When we ask her whether she prefers to translate or to write, her answer is, «If it’s a question of Mandelstam, then I would prefer to translate». Osip Mandelstam drove her to smoke three packs of cigarettes a day. The responsibility is to be shared between the victim poet of the Stalinist purges and Roberto Calasso, owner and Managing editor of Adelphi, who sadly passed away a few weeks ago. He had insisted that Serena take on a new translation of Conversation about Dante. «I’m not a writer, I’m more like an archivist», she says to complete her own portrait. «I’m a factualist. For example, I wrote a book about Mayakovsky, Il defunto odiava i pettegolezzi. When I started to study him, I realized that he was a helpless person, like a kitten, and I said to myself, ‘Now who shall I leave it to?’, and I was compelled to work on this sort of investigation». I ask her which authors she prefers to translate. «Nabokov, Mandelstam, and Brodsky». Why doesn’t she throw in Tsvetaeva? «Because I feel it’s bad luck». Because of her wretched life, a sampler of the horrors of the Stalin era? «Because she’s great but I guess she brings bad luck to me. I keep away from her now. Every time I’ve picked up Tsvetaeva either a shelf fell on me, an earthquake came, or I twisted my leg.

It’s possibly self-identification, but by now my Tsvetaeva phase has passed. I was completely absorbed: she was amazing but able to destroy people». But how did Serena Vitale’s prodigious literary career begin? Yes, of course, the basics, the outstanding high school in Brindisi and an uncle with an extensive library, but then she met Angelo Maria Ripellino, a university professor of Russian language and literature, and the author of the unforgettable Magic Prague. It was at his home that Serena Vitale met her first husband, the poet Giovanni Raboni. «Ripellino, my teacher, possessed all the beauty of a Sicilian baron. Most elegant, he would prepare his lectures at length, and was quite a charmer. We were desperate when the lectures ended. Moving away from him, going to Milan, was crucial for me. The fascination with both the person and his writing were such that I would have become a useless replicant. The last time I met him he was in bed, near death, talking in all kinds of languages, speaking in tongues: French, Greek, Ancient Greek, Turkish... I was speechless».
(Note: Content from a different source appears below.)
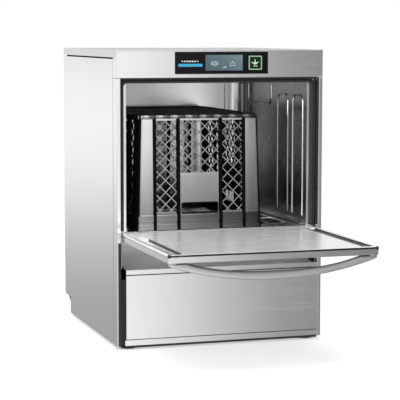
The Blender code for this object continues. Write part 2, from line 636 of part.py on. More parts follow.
def make_hinge(side, sign, door_axis):
    """A plate that turns with the door, a bracket on the casing and the pin between them."""
    pin_at = (PIVOT_Y, PIVOT_Z)
    low, top = PLATE_Z
    outline = rounded([(-0.4200, low), (-0.2060, low), (-0.2060, top), (-0.4200, top)],
                      [0, 0.004, 0.004, 0])
    plate = prism(f"door_hinge_plate_{side}", outline, "X", *span(sign, 0.2795, 0.2820), ZINC)
    add(plate, rod("tool", "X", LEVER_PEG, PIN_R, *span(sign, 0.2755, 0.2800), 10))
    cut(plate, rod("tool", "X", pin_at, PIN_HOLE_R, *span(sign, 0.27, 0.29)))
    hang(plate, door_axis)

    bracket = prism(f"hinge_bracket_{side}",
                    [(-0.3050, 0.0220), (-0.2350, 0.0220), (-0.2350, 0.0900), (-0.2620, 0.1100),
                     (-0.2620, 0.3130), (-0.3205, 0.3130), (-0.3205, 0.2180), (-0.3050, 0.2180)],
                    "X", *span(sign, 0.2860, 0.2880), ZINC)
    add(bracket, rod("tool", "X", BRACKET_PEG, PIN_R, *span(sign, 0.2760, 0.2865), 10))
    cut(bracket, rod("tool", "X", pin_at, PIN_HOLE_R, *span(sign, 0.28, 0.29)))
    rod(f"hinge_pin_{side}", "X", pin_at, PIN_R, *span(sign, 0.2776, 0.2886), finish=BRIGHT)


def make_balance_spring(side, sign):
    """A coil stretched between the lever's peg and the bracket's peg."""
    turns, steps_per_turn = 9, 8
    end_gap, coil_r, wire_r = 0.012, 0.0052, 0.0011
    top, low = Vector((sign * 0.2775, *LEVER_PEG)), Vector((sign * 0.2775, *BRACKET_PEG))
    run = low - top
    along = run.normalized()
    across = Vector((1, 0, 0))
    third = along.cross(across)
    count = turns * steps_per_turn
    coil = []
    for k in range(count + 1):
        a = 2 * math.pi * k / steps_per_turn
        reach = end_gap + (run.length - 2 * end_gap) * k / count
        coil.append(top + along * reach + (across * math.cos(a) + third * math.sin(a)) * coil_r)
    swept(f"hinge_spring_{side}", coil, wire_r, 5, ZINC, sharp_angle=60)


# ---------------------------------------------------------------- wash crate
CRATE_X = -0.0530        # crate centre line
CRATE_FRONT = -0.2940
CRATE_DEPTH = 0.5300
CRATE_MID_Y = CRATE_FRONT + CRATE_DEPTH / 2
CRATE_Z0 = 0.3157
CRATE_H = 0.3200
CRATE_W = 0.3720
CRATE_TAPER = 0.0090     # each side draws in by this much from rim to base
CRATE_WALL = 0.0040
RIM_PROUD = 0.0030       # the two rim bands stand out from the walls

# openings: from, to (about the middle of the wall), bottom, top (above the rim)
END_BAYS = ((-0.126, -0.0675, 0.050, 0.304), (-0.057, 0.057, 0.160, 0.304),
            (0.0675, 0.126, 0.050, 0.304), (-0.052, 0.052, 0.048, 0.074))
SIDE_BAYS = ((-0.215, -0.148, 0.050, 0.304), (-0.138, -0.068, 0.050, 0.304),
             (-0.058, 0.058, 0.160, 0.304), (0.068, 0.138, 0.050, 0.304),
             (0.148, 0.215, 0.050, 0.304), (-0.052, 0.052, 0.048, 0.080))


def frustum(name, half_w, half_d, radius, low, top, finish=None):
    """A four-sided block whose half sizes shrink with height at the crate's own taper."""
    sections = []
    for z in (low, top):
        drawn_in = CRATE_TAPER * (z - CRATE_Z0) / CRATE_H
        w, d = half_w - drawn_in, half_d - drawn_in
        sections.append([(CRATE_X + u, CRATE_MID_Y + v, z)
                         for u, v in rect(-w, w, -d, d, radius, 2)])
    return loft(name, sections, finish)


def make_wash_crate():
    """A stacking crate, base up, tapering upwards, with lattice bays and hand holes."""
    rim_w, rim_d = CRATE_W / 2, CRATE_DEPTH / 2
    half_w, half_d = rim_w - RIM_PROUD, rim_d - RIM_PROUD
    z0, z1 = CRATE_Z0, CRATE_Z0 + CRATE_H
    crate = frustum("wash_crate", half_w, half_d, 0.010, z0, z1, CRATE_PP)
    add(crate,
        frustum("tool", rim_w, rim_d, 0.012, z0, z0 + 0.0180),
        frustum("tool", rim_w, rim_d, 0.012, z0 + 0.0240, z0 + 0.0440))
    cut(crate, frustum("tool", half_w - CRATE_WALL, half_d - CRATE_WALL, 0.007,
                       z0 - 0.01, z1 - CRATE_WALL))
    through_y = (CRATE_FRONT - 0.02, CRATE_FRONT + CRATE_DEPTH + 0.02)
    for axis, middle, through, bays in (("Y", CRATE_X, through_y, END_BAYS),
                                        ("X", CRATE_MID_Y, (-0.30, 0.20), SIDE_BAYS)):
        for start, end, low, top in bays:
            opening = rect(middle + start, middle + end, z0 + low, z0 + top, 0.004, 2)
            cut(crate, prism("tool", opening, axis, *through))
    hang(crate, pivot("crate_axis", (CRATE_X, CRATE_FRONT, CRATE_Z0)))


# ---------------------------------------------------------------- assembly
make_top_cover()
make_control_fascia()
make_controls()
for side_name, side_sign in SIDES:
    make_side(side_name, side_sign)
make_rear_panel()
make_base_pan()
make_feet()
make_lower_front()
make_door_sill()

make_wash_tank()
make_door_seal()
make_rack_frame()
make_basin_fittings()
make_spindles()
for arm_row in SPRAY_ARMS:
    make_spray_arm(*arm_row)

make_wash_circuit()
make_rinse_boiler()
make_drain_and_services()

door_pivot = pivot("door_axis", (0.0, PIVOT_Y, PIVOT_Z))
make_door_panels(door_pivot)
make_door_handle(door_pivot)
for side_name, side_sign in SIDES:
    make_hinge(side_name, side_sign, door_pivot)
    make_balance_spring(side_name, side_sign)

make_wash_crate()
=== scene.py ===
"""Undercounter dishwasher with its door lying open, and a wash crate over the door.

Metres, +Z up, the front faces -Y. The open door reaches forwards from y = -0.236. Pieces are either
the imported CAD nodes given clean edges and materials, or new shapes set in the same frame.
"""
import json
import math
from types import SimpleNamespace

import bmesh
import bpy
import numpy as np
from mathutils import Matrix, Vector

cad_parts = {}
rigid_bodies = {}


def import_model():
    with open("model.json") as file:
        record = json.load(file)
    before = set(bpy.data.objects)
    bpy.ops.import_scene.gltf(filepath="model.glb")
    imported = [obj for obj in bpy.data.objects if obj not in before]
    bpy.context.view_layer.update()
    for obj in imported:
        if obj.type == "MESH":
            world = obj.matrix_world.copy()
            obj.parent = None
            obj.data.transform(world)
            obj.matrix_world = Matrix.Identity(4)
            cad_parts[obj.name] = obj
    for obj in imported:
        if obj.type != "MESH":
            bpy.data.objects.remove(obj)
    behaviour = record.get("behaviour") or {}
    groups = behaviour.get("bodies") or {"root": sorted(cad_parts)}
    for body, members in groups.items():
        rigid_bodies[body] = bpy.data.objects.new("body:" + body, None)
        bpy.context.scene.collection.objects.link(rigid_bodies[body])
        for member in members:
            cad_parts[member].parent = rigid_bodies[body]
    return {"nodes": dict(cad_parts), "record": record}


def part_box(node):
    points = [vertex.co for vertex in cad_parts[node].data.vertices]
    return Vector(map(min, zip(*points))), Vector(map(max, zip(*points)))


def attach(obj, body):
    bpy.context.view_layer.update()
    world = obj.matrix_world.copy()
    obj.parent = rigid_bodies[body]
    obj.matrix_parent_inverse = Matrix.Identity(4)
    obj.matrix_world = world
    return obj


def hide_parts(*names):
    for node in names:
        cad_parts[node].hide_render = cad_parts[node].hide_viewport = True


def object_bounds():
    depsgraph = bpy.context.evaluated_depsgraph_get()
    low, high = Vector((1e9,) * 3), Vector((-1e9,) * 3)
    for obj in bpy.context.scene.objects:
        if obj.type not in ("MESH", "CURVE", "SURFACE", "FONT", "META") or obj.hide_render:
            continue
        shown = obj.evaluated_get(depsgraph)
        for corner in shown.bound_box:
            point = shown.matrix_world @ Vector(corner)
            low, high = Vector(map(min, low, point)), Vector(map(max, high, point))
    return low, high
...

Serena Vitale also owes her passion for Czech literature, and for Prague, to Ripellino, as well as for meeting her third husband, the painter Vladimír Novák. An amazing story as only she could have, of a love interrupted by the invasion of the troops of the Warsaw Pact in ‘68 and magically resumed (precisely, Magic Prague), after the Velvet Revolution, in 2000. In 1966, Serena Vitale had begun to visit Prague for summer courses taught by Ripellino’s students. «I have met the best Czech writers, and at one point even Kundera: he lived in a narrow alley in the city center across from the secret police. He had already been harassed. I asked him, ‘How come, Milan, you live right here?’ And he said, ‘They spy on me and I spy on them’. This was his type. He was fond of mystification and rumor has it that when he got married for the second time he sent a friend in his place and he acted as a witness. He now lives in Paris but is unreachable, he deleted himself as if he had used an eraser, he wants nothing further to be known about him. I know that he has secretly returned to the Czech Republic, where he is not very popular, whereas they adore Havel, who spent five years in prison. They find it hard to understand Kundera, they struggle to understand him». Out of his books, which one do you prefer? «Farewell Waltz, which I translated. It is constructed in a perfect way: a four-part composition, a quartet». It is impossible not to ask Serena Vitale about her second husband, the charming Dmitri Nabokov, the only son of Vladimir and his wife Vera Slonim. She downplays: «On paper only, we were married for three years: a wedding in Las Vegas, it must have been ‘92 or ‘93. You walk into a room, the wedding march starts, the first passerby is picked up as a witness. Mostly I was curious, I wanted to experience the Vegas wedding movie scene». Yes, and he was also very handsome, and an opera singer, a race car driver, and a multilingual translator of his father’s books: «But even after seeing Pasternak’s son I would have kissed his feet.

I rang the door, he answered it, and he was exactly like his father, dressed like him. I suffer from this, from falling in love with a man of literature. Dmitri was also the portrait of his father. I met him when I went to see him to review the translation of The Gift. He lived in the villa that had belonged to his mother, in Montreux. For as long as Vladimir had been alive, he and Vera had lived in the hotel. Nabokov used to say that when one reaches a certain age, either the servants are the same as the ones in childhood, or else a hotel is better. There was nothing going on in Montreux. There was only the Jazz festival and the people you would run into on the street and they would say ‘Bonjour, Madame’ or ‘Bon après-midi, Madame’, or ‘Bonsoir, Madame’. A deadly bore. Dmitri had a love for Ferraris. He had raced and burned the top of his head in an accident. When I was in Montreux to oversee the translations, after twenty minutes he would get a scowl on his face and say, ‘Serena I can’t take it anymore’. Whereas the yachts and the sea... We went to Sardinia together, but not on a yacht as I would have liked, it was a prototype which could explode at any moment». Serena Vitale is always amazing. Before she leaves us, she has a question for me: «What’s the song you like the most right now?» I think about it and answer, «Musica leggerissima». «Colapesce and Dimartino! Delicious. I always listen to it before going to bed... But they made a terrible mistake». Oh God, which one, I hadn’t noticed: «deafening silence». I intended to write to him, how can you use such a predictable oxymoron?». Damn, ever since she told me that, I’ve been wanting to write to the two of them myself. Please change the lyrics! Hire Serena Vitale!

Biography

Serena Vitale was born in Brindisi in 1945, a student of Angelo Maria Ripellino, she taught Russian language and literature in a number of Italian universities, including the University of Naples «L’Orientale» and the Università Cattolica in Milan, from 1971 to 2015. She was married to the poet Giovanni Raboni, to Dmitri Nabokov and, from2003, to the Czech painter Vladimír Novák. Through her translations or curations, she has dealt with authors such as Pushkin, Tsvetaeva, Esenin, Mayakovsky, Bulgakov, Nabokov, Brodsky. Her narrative texts are published by Mondadori and Adelphi. Currently she is working on a book about a famous trial held in Russia in the 20th century.